Our primal instinct in life is to be loved, I have absolutely no doubt. Acceptance is at the core of this need. Yet, we consistently try to conform to what other people want us to be. We deny our own inner wisdom. We choose from column A of choices made by our parents and mentors. We even will neglect our own drive to manifest greatness at the risk of making people feel uncomfortable with our light. Why is this so?

As a child I watched many things going on around me that I didn’t understand. Discovering what made people like and admire others intrigued me.

When I noticed someone gaining attention from an act of kindness, a special talent, or getting straight A’s on a report card, you had better believe I did my best to achieve all of those accolades. The way to being accepted and also the need to be accepted were at the core of my subconscious. This functionality of my life manifested early on and continued until I became self-actualized. In other words: Until I was able to see my humanness apart from my highest consciousness, I had no idea that my entire life was based on these subconscious principals that I needed to be loved by others and I would do just about anything to get their love.

The moment I discovered my dysfunction, I prayed that I would have the power and strength to change what did not serve me and accept the possibility of a new and better future with the help of Spirit’s guidance. This is the moment a whirlwind—albeit a tempest—began in my life.

  1. Friends began to fall away.
  2. Careers shifted.
  3. New people came into my life.
  4. The haters and judgers left.

Those who had the capacity to love arrived. They were people I didn’t expect, because they were not in my old paradigm.

Acquiescing to the newness of this life was quite difficult, at first, until I began to see the amazingly sweet fruits of this change. At first, all I could see was the incredible loss of all the things that I thought were dear. I didn’t understand why people I thought I loved deeply would leave me and even religious leaders betrayed me.
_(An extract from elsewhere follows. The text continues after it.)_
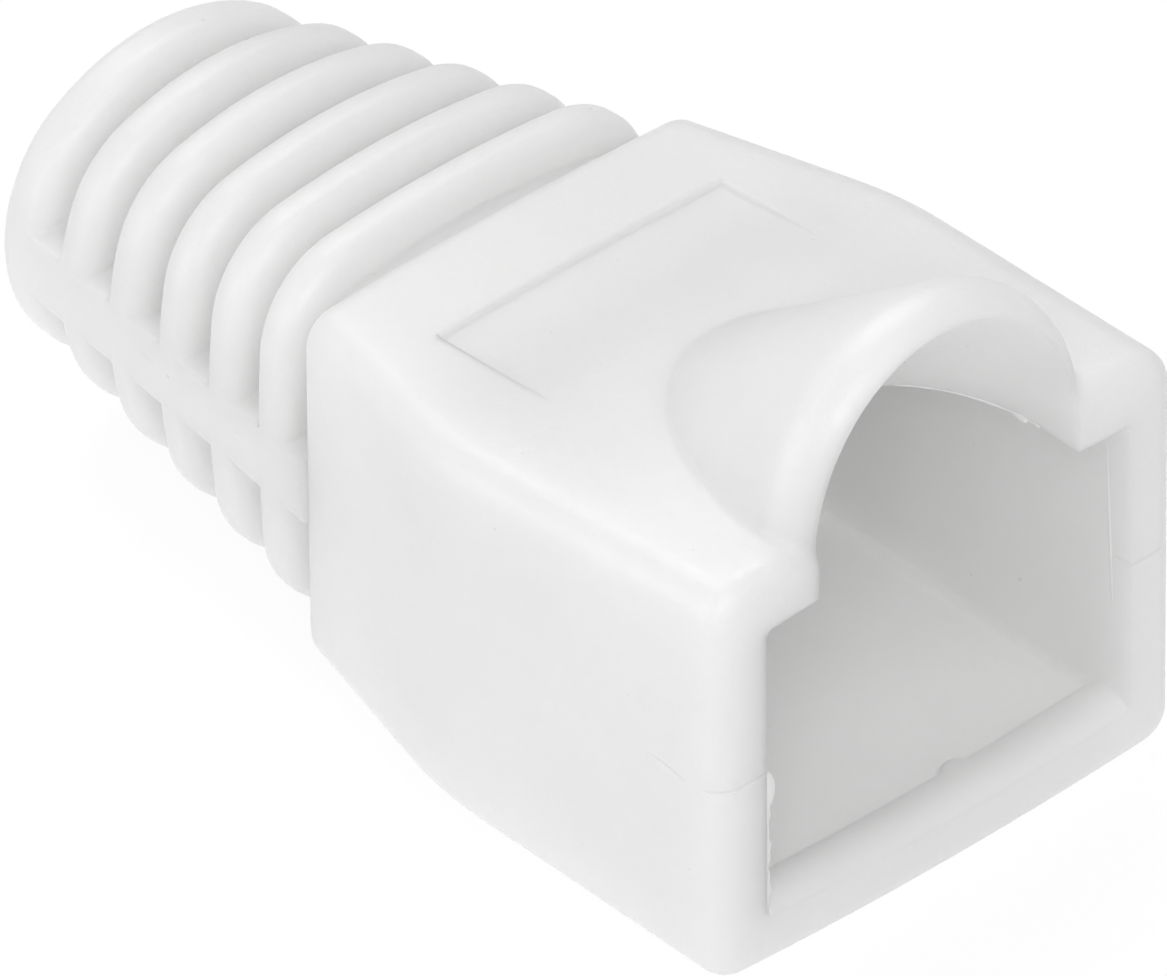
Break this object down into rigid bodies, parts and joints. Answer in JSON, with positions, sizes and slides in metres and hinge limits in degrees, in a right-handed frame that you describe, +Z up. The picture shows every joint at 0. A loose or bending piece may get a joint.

One day in the middle of a lawsuit from my business, brought on by an alcoholic lawyer who decided that I should be responsible for the damage of her car during a hail storm while she was in session. She also decided that, even though she arrived with a hangover for each session, that I should be in charge of the atmosphere around me and keep everything silent while she tried to get quiet inside her mind.

For some strange reason, instead of doing what my lawyer told me to do, what I normally would have done to make things soft and easy and just repay her money, I chose to challenge her in court.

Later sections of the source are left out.